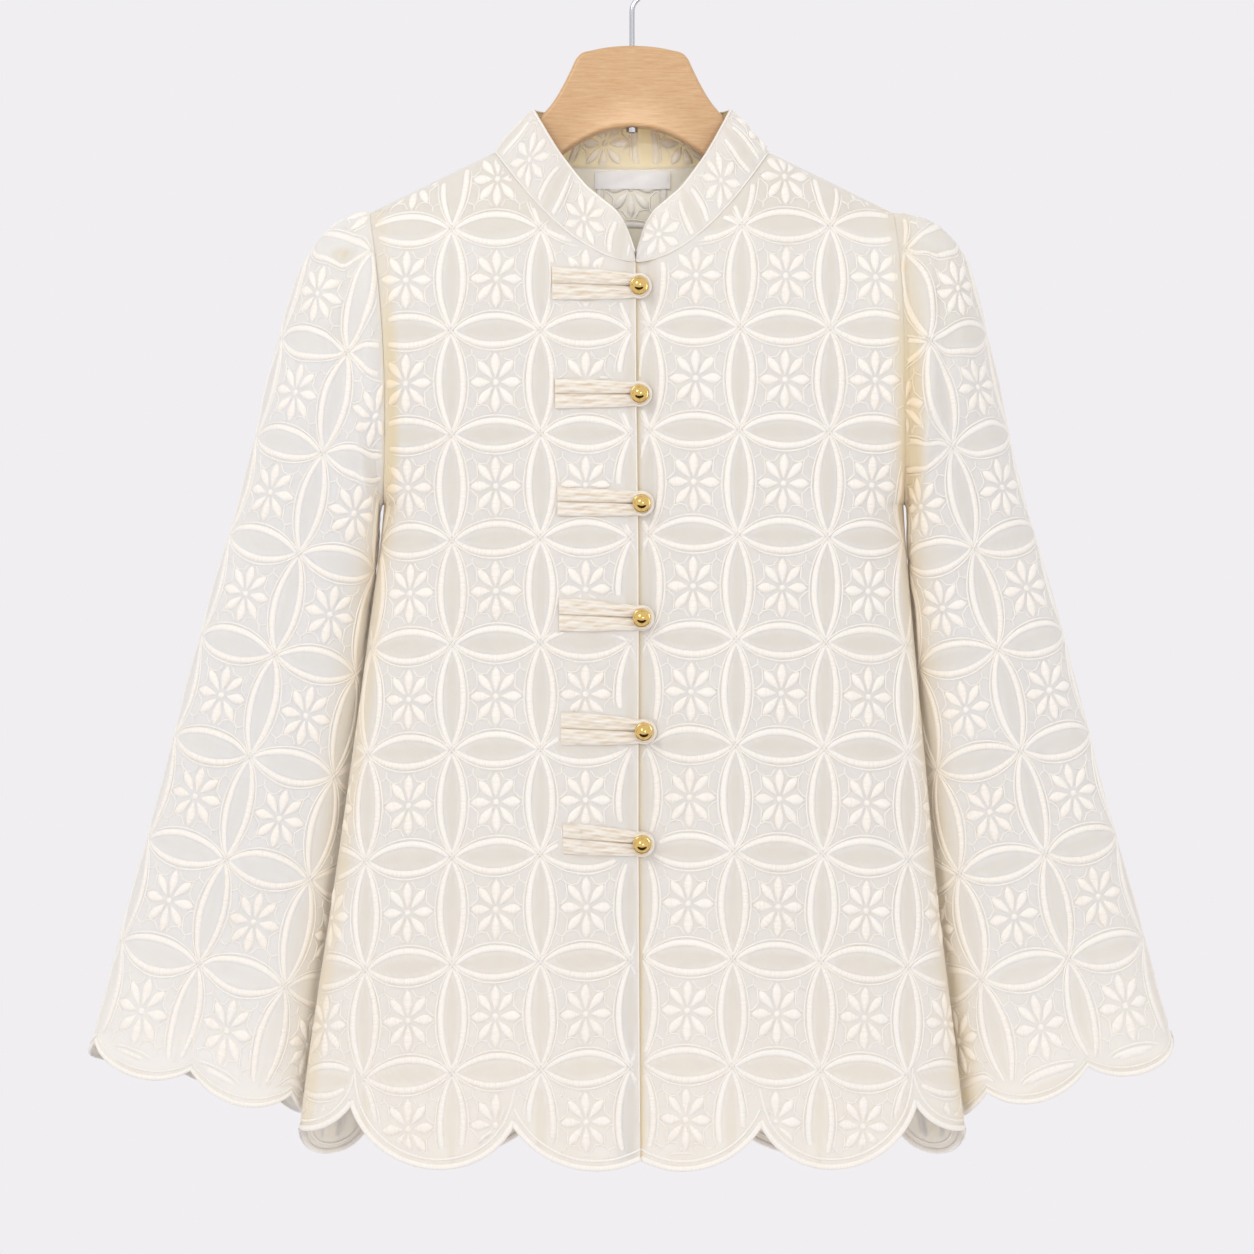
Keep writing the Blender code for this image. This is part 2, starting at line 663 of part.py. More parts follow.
def collar():
    """The stand collar: a band from the neckline up and inwards, its front ends rounded."""
    x = back_top()
    x = x[np.abs(x) < NECK_HALF - SEAM_GAP]
    drop = neck_drop(x, 1)
    back_foot = np.stack([x, panel_depth(x, drop, 1), -drop], axis=1)
    turn = x / NECK_HALF
    side_rise = read(COLLAR, COLLAR_COLUMNS, "rise", 1.0)
    side_inward = read(COLLAR, COLLAR_COLUMNS, "inward", 1.0)
    back_lift = (
        -side_inward * turn,
        -COLLAR_BACK_LEAN * (1 - turn**2),
        COLLAR_BACK_RISE + (side_rise - COLLAR_BACK_RISE) * turn**2,
    )
    left_foot, left_lift = collar_side(-1)
    right_foot, right_lift = collar_side(1)
    foot = np.concatenate([left_foot, back_foot, right_foot[::-1]])
    lift = np.concatenate([left_lift, np.stack(back_lift, axis=1), right_lift[::-1]])
    up = lift / np.linalg.norm(lift, axis=1, keepdims=True)
    height = np.linspace(1, 0, COLLAR_ROWS)[:, None, None]
    out = foot - foot.mean(axis=0)
    out[:, 2] = 0
    out /= np.linalg.norm(out, axis=1, keepdims=True)
    bow = COLLAR_BOW * np.sin(math.pi * height)
    outer = foot + up * COLLAR_GAP + (lift - up * COLLAR_GAP) * height + out * bow
    way = normals(outer, False)
    if np.sum(way * out) < 0:
        way = -way
    way[-1, :, 2] = 0
    way[-1] /= np.linalg.norm(way[-1], axis=1, keepdims=True)
    return wall_object("collar", outer, outer - way * CLOTH, "embroidered_cloth")


def surface_y(x, drop):
    """Y of the left front's outer face, carried on past its edge."""
    return -panel_depth(x, drop, -1)


def loop(number, row):
    """A folded strap that runs to its button, goes round it and comes back.

    The strap is a strip between an inner edge (slit, then eye) and an outer edge (side, then
    round the eye), crowned across and flat on the front.
    """
    drop, x, far_x, far_drop, height = row
    bend = np.radians(np.linspace(EYE_TURN, -EYE_TURN, EYE_STEPS))
    eye_x = EYE_RADIUS * np.cos(bend)
    eye_up = EYE_RADIUS * np.sin(bend)
    rim_x = EYE_OUTER * np.cos(bend)
    rim_up = EYE_OUTER * np.sin(bend)
    run = np.linspace(0, 1, LOOP_STEPS + 1)[:-1]
    leg_x = (far_x - x) * (1 - run) + rim_x[0] * run
    slit_x = (far_x - x) * (1 - run) + eye_x[0] * SLIT_END * run
    leg_up = height / 2 + (rim_up[0] + SLIT_HALF - height / 2) * run**2
    slit_up = SLIT_HALF + SLIT_FLARE * run**6
    inner_x = np.concatenate([slit_x, eye_x, slit_x[::-1]])
    inner_up = np.concatenate([slit_up, eye_up, -slit_up[::-1]])
    outer_x = np.concatenate([leg_x, rim_x, leg_x[::-1]])
    outer_up = np.concatenate([leg_up, rim_up, -leg_up[::-1]])
    across = np.linspace(0, 1, 4)
    sx = x + inner_x[:, None] + (outer_x - inner_x)[:, None] * across
    up = inner_up[:, None] + (outer_up - inner_up)[:, None] * across
    slant = np.clip((x - sx) / (x - far_x), 0, 1)
    sdrop = drop + (far_drop - drop) * slant - up
    base = surface_y(np.minimum(sx, x), sdrop) - LAY_GAP
    swell = LOOP_EDGE_SHARE + (1 - LOOP_EDGE_SHARE) * np.sin(math.pi * across)
    crown = LOOP_THICKNESS * swell * np.ones_like(sx)
    low = np.stack([sx, base, -sdrop], axis=2)
    high = np.stack([sx, base - crown, -sdrop], axis=2)
    return wall_object(f"loop_{number}", high, low, "embroidered_cloth")


def turned_object(name, profile, centre, finish, steps):
    """A closed turned solid about a line along -Y through centre; profile is (radius, out)."""
    angle = np.linspace(0, 2 * math.pi, steps, endpoint=False)
    points = [(centre[0], centre[1] - profile[0][1], centre[2])]
    for radius, out in profile[1:-1]:
        ring = [
            (centre[0] + radius * math.cos(a), centre[1] - out, centre[2] + radius * math.sin(a))
            for a in angle
        ]
        points += ring
    points.append((centre[0], centre[1] - profile[-1][1], centre[2]))
    rings = len(profile) - 2
    last = len(points) - 1
    faces = []
    for j in range(steps):
        k = (j + 1) % steps
        faces.append((0, 1 + k, 1 + j))
        faces.append((last, last - steps + j, last - steps + k))
        for i in range(rings - 1):
            a, b = 1 + i * steps, 1 + (i + 1) * steps
            faces.append((a + j, a + k, b + k, b + j))
    return mesh_object(name, points, faces, finish)


def button(number, row):
    """A ball on a small collar ring and a shank, standing on the right front."""
    drop, x = row[0], row[1]
    cloth_y = float(surface_y(x, drop)) + UNDERLAP_DEPTH - LAY_GAP
    reach = UNDERLAP_DEPTH + LOOP_THICKNESS + LAY_GAP
    ball_middle = reach + RIM_HEIGHT + BALL_RADIUS * BALL_SUNK
    profile = [
        (0.0, 0.0),
        (SHANK_RADIUS * 1.2, 0.0),
        (SHANK_RADIUS, RIM_HEIGHT / 2),
        (SHANK_RADIUS, reach),
        (RIM_RADIUS * 0.86, reach + RIM_HEIGHT * 0.25),
        (RIM_RADIUS, reach + RIM_HEIGHT * 0.75),
        (RIM_RADIUS * 0.90, reach + RIM_HEIGHT * 1.33),
    ]
    for degrees in (-28, -8, 12, 32, 52, 72):
        a = math.radians(degrees)
        profile.append((BALL_RADIUS * math.cos(a), ball_middle + BALL_RADIUS * math.sin(a)))
    profile.append((0.0, ball_middle + BALL_RADIUS))
    return turned_object(f"button_{number}", profile, (x, cloth_y, -drop), "gold", BUTTON_SIDES)


def neck_label():
    """The label, lying inside the back just under the collar's seam."""
    x = 0.0004 + np.linspace(-0.5, 0.5, 9) * LABEL_WIDTH
    drop = LABEL_TOP_DROP + np.array([[0.0], [0.5], [1.0]]) * LABEL_HEIGHT
    x = np.broadcast_to(x, (3, 9))
    drop = np.broadcast_to(drop, (3, 9))
    y = panel_depth(x, drop, 1)
    grid = np.stack([x, y, -drop], axis=2)
    way = normals(grid, False)
    if way[:, :, 1].sum() < 0:
        way = -way
    near = grid - way * (CLOTH + LABEL_GAP)
    far = near - way * LABEL_THICKNESS
    return wall_object("neck_label", near, far, "label_satin")


def cubic_line(table, count):
    """A smooth line of count points through a table of (x, drop) rows, by distance along it."""
    rows = np.asarray(table)
    along = np.concatenate([[0], np.cumsum(np.linalg.norm(np.diff(rows, axis=0), axis=1))])
    keyed = np.column_stack([along, rows])
    at = np.linspace(0, along[-1], count)
    names = ("along", "x", "drop")
    return np.stack([read(keyed, names, "x", at), read(keyed, names, "drop", at)], axis=1)


def hanger_wood():
    """The wooden hanger: its outline extruded, edges rounded, bored for the hook's rod."""
    top = cubic_line(WOOD_TOP, WOOD_TOP_POINTS)
    under = cubic_line(WOOD_UNDER, WOOD_UNDER_POINTS)
    right = np.concatenate([top, under[::-1][1:]])
    left = right[1:-1][::-1] * (-1, 1)
    outline = np.concatenate([right, left])
    points = [(x, -WOOD_HALF_THICKNESS, -d) for x, d in outline]
    points += [(x, WOOD_HALF_THICKNESS, -d) for x, d in outline]
    count = len(outline)
    faces = [tuple(range(count)), tuple(range(2 * count - 1, count - 1, -1))]
    for j in range(count):
        k = (j + 1) % count
        faces.append((k, j, j + count, k + count))
    wood = mesh_object("hanger_wood", points, faces, "beech")
    rounding = wood.modifiers.new("rounded_edges", "BEVEL")
    rounding.width = WOOD_EDGE_ROUND
    rounding.segments = 2
    rounding.limit_method = "ANGLE"
    rounding.angle_limit = math.radians(60)
    bore = upright_prism("bore_cutter", BORE_RADIUS, *BORE_ENDS, "steel", 12)
    bore.hide_render = True
    bore.display_type = "WIRE"
    cut = wood.modifiers.new("bore", "BOOLEAN")
    cut.operation = "DIFFERENCE"
    cut.object = bore
    return wood


def upright_prism(name, radius, top, bottom, finish, sides):
    """A closed upright prism about the stem, between two drops."""
    angle = np.linspace(0, 2 * math.pi, sides, endpoint=False)
    points = [(radius * math.cos(a), radius * math.sin(a), -top) for a in angle]
    points += [(radius * math.cos(a), radius * math.sin(a), -bottom) for a in angle]
    faces = [tuple(range(sides)), tuple(range(2 * sides - 1, sides - 1, -1))]
    for j in range(sides):
        k = (j + 1) % sides
        faces.append((k, j, j + sides, k + sides))
    return mesh_object(name, points, faces, finish)


def hook_line():
    """The hook's centreline: rod up, a bend to the right, then round over the rail."""
    centre_drop = HOOK_RADIUS - WIRE_RADIUS
    bend_start = -HOOK_BEND_DROP - HOOK_BEND
    stem = [(0.0, -drop) for drop in HOOK_STEM_DROPS] + [(0.0, bend_start)]
    bend = []
    fillet = HOOK_BEND / math.tan(math.radians(22.5))
    for degrees in (15.0, 30.0):
        a = math.radians(degrees)
        bend.append((fillet * (1 - math.cos(a)), bend_start + fillet * math.sin(a)))
    ring = []
    for degrees in np.arange(HOOK_START_DEGREES, HOOK_OPEN_DEGREES + 0.1, HOOK_STEP_DEGREES):
        a = math.radians(degrees)
        ring.append((HOOK_RADIUS * math.cos(a), -centre_drop + HOOK_RADIUS * math.sin(a)))
    return np.array(stem + bend + ring)


def hanger_hook():
    """The steel wire: a tube along its flat centreline, with rounded ends."""
    line = hook_line()
    way = np.gradient(line, axis=0)
    way /= np.linalg.norm(way, axis=1, keepdims=True)
    side_way = np.column_stack([way[:, 1], -way[:, 0]])
    start = line[0] - way[0] * WIRE_RADIUS / 2
    end = line[-1] + way[-1] * WIRE_RADIUS / 2
    line = np.concatenate([[start], line, [end]])
    side_way = np.concatenate([side_way[:1], side_way, side_way[-1:]])
    radius = np.full(len(line), WIRE_RADIUS)
    radius[[0, -1]] *= WIRE_END_SHARE
    sides = WIRE_SIDES
    angle = np.linspace(0, 2 * math.pi, sides, endpoint=False)
    points = []
    for (px, pz), (sx, sz), r in zip(line, side_way, radius):
        for a in angle:
            out = r * math.cos(a)
            points.append((px + sx * out, r * math.sin(a), pz + sz * out))
    faces = [tuple(range(sides)), tuple(range(len(points) - 1, len(points) - sides - 1, -1))]
    for i in range(len(line) - 1):
        for j in range(sides):
            k = (j + 1) % sides
            a, b = i * sides, (i + 1) * sides
            faces.append((a + k, a + j, b + j, b + k))
    return mesh_object("hanger_hook", points, faces, "steel")


def hanger_nut():
    """The hexagon nut that holds the rod under the crown, bored for the rod."""
    outer = [
        (NUT_RADIUS * math.cos(a), NUT_RADIUS * math.sin(a))
        for a in np.linspace(0, 2 * math.pi, NUT_SIDES * 2, endpoint=False)
    ]
    inner = [(x * BORE_RADIUS / NUT_RADIUS, y * BORE_RADIUS / NUT_RADIUS) for x, y in outer]
    top, bottom = -NUT_TOP_DROP, -NUT_TOP_DROP - NUT_HEIGHT
    low_out = [(x, y, bottom) for x, y in outer]
    top_out = [(x, y, top) for x, y in outer]
    low_in = [(x, y, bottom) for x, y in inner]
    top_in = [(x, y, top) for x, y in inner]
    grid = np.array([top_out, low_out])
    hole = np.array([top_in, low_in])
    return wall_object("hanger_nut", grid, hole, "steel", True)


def main():
    """Builds every piece."""
    clear_scene()
    for side in (-1, 1):
        front(side)
        sleeve(side)
    back()
    collar()
    neck_label()
    for number, row in enumerate(BUTTONS, 1):
        loop(number, row)
        button(number, row)
    hanger_wood()
    hanger_hook()
    hanger_nut()


main()
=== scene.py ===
"""Looks of a women's blouse of sheer embroidered cloth on a shaped wooden hanger.

Metres, +Z up, the front faces -Y. "drop" is the distance below the hook's inner crown, which is
the origin. The cloth pieces are thin shells on the same surfaces as their solids, and the
embroidery is raised stitching laid on them: one repeat of overlapping circles and eight-petalled
flowers is worked out flat, set on every cell of a lattice and carried onto the cloth.
"""

import logging
from collections.abc import Callable, Iterable, Sequence
from dataclasses import dataclass, field
from enum import Enum
from math import atan, ceil, cos, floor, hypot, pi, radians, sin, tan

import bpy
import numpy as np
from bpy.types import ID, Light, Material, Mesh, Node, NodeSocket, Object
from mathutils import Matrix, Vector


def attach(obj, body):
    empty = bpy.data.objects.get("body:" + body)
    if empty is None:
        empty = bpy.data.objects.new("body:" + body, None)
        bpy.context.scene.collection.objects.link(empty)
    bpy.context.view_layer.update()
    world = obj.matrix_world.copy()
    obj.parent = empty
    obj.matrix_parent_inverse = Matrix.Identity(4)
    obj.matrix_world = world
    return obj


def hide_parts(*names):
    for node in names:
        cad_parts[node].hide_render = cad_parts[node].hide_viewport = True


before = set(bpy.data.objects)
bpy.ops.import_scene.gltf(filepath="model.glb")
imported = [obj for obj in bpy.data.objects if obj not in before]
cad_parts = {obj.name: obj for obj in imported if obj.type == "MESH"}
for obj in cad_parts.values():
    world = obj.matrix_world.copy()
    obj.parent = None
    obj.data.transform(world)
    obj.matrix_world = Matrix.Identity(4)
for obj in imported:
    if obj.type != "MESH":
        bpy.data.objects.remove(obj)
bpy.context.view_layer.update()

Array = np.ndarray
Colour = tuple[float, float, float]
Place = tuple[float, float, float]
Pair = tuple[float, float]
Spot = Callable[[Array, Array], Array]
Outwards = Callable[[Array, Array], Array]
Raise = Callable[[Array, Array, Array], Array]
LOG = logging.getLogger("blouse")
BODY = "root"


class Side(Enum):
    """A side of the blouse as the viewer sees it."""

    LEFT = -1
    RIGHT = 1


class Facing(Enum):
    """Which way a panel faces."""

    FRONT = -1
    BACK = 1


# Small helpers on arrays


def unit(vectors: Array) -> Array:
    """Vectors divided by their lengths."""
    return vectors / np.maximum(np.linalg.norm(vectors, axis=-1, keepdims=True), 1e-12)


def smooth_step(low: float, high: float, at: Array) -> Array:
    """Nought below low, one above high, and 3t^2 - 2t^3 between."""
    t = np.clip((at - low) / (high - low), 0, 1)
    return t * t * (3 - 2 * t)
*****
● **OBJECTIVE**:
The first line to be transcribed is the one containing "grid = np.array([top_out, low_out])", and the last is the one containing "in imported if". Transcribe exactly those lines and nothing else.

● **TASK ANSWER**:
    grid = np.array([top_out, low_out])
    hole = np.array([top_in, low_in])
    return wall_object("hanger_nut", grid, hole, "steel", True)


def main():
    """Builds every piece."""
    clear_scene()
    for side in (-1, 1):
        front(side)
        sleeve(side)
    back()
    collar()
    neck_label()
    for number, row in enumerate(BUTTONS, 1):
        loop(number, row)
        button(number, row)
    hanger_wood()
    hanger_hook()
    hanger_nut()


main()
=== scene.py ===
"""Looks of a women's blouse of sheer embroidered cloth on a shaped wooden hanger.

Metres, +Z up, the front faces -Y. "drop" is the distance below the hook's inner crown, which is
the origin. The cloth pieces are thin shells on the same surfaces as their solids, and the
embroidery is raised stitching laid on them: one repeat of overlapping circles and eight-petalled
flowers is worked out flat, set on every cell of a lattice and carried onto the cloth.
"""

import logging
from collections.abc import Callable, Iterable, Sequence
from dataclasses import dataclass, field
from enum import Enum
from math import atan, ceil, cos, floor, hypot, pi, radians, sin, tan

import bpy
import numpy as np
from bpy.types import ID, Light, Material, Mesh, Node, NodeSocket, Object
from mathutils import Matrix, Vector


def attach(obj, body):
    empty = bpy.data.objects.get("body:" + body)
    if empty is None:
        empty = bpy.data.objects.new("body:" + body, None)
        bpy.context.scene.collection.objects.link(empty)
    bpy.context.view_layer.update()
    world = obj.matrix_world.copy()
    obj.parent = empty
    obj.matrix_parent_inverse = Matrix.Identity(4)
    obj.matrix_world = world
    return obj


def hide_parts(*names):
    for node in names:
        cad_parts[node].hide_render = cad_parts[node].hide_viewport = True


before = set(bpy.data.objects)
bpy.ops.import_scene.gltf(filepath="model.glb")
imported = [obj for obj in bpy.data.objects if obj not in before]
cad_parts = {obj.name: obj for obj in imported if obj.type == "MESH"}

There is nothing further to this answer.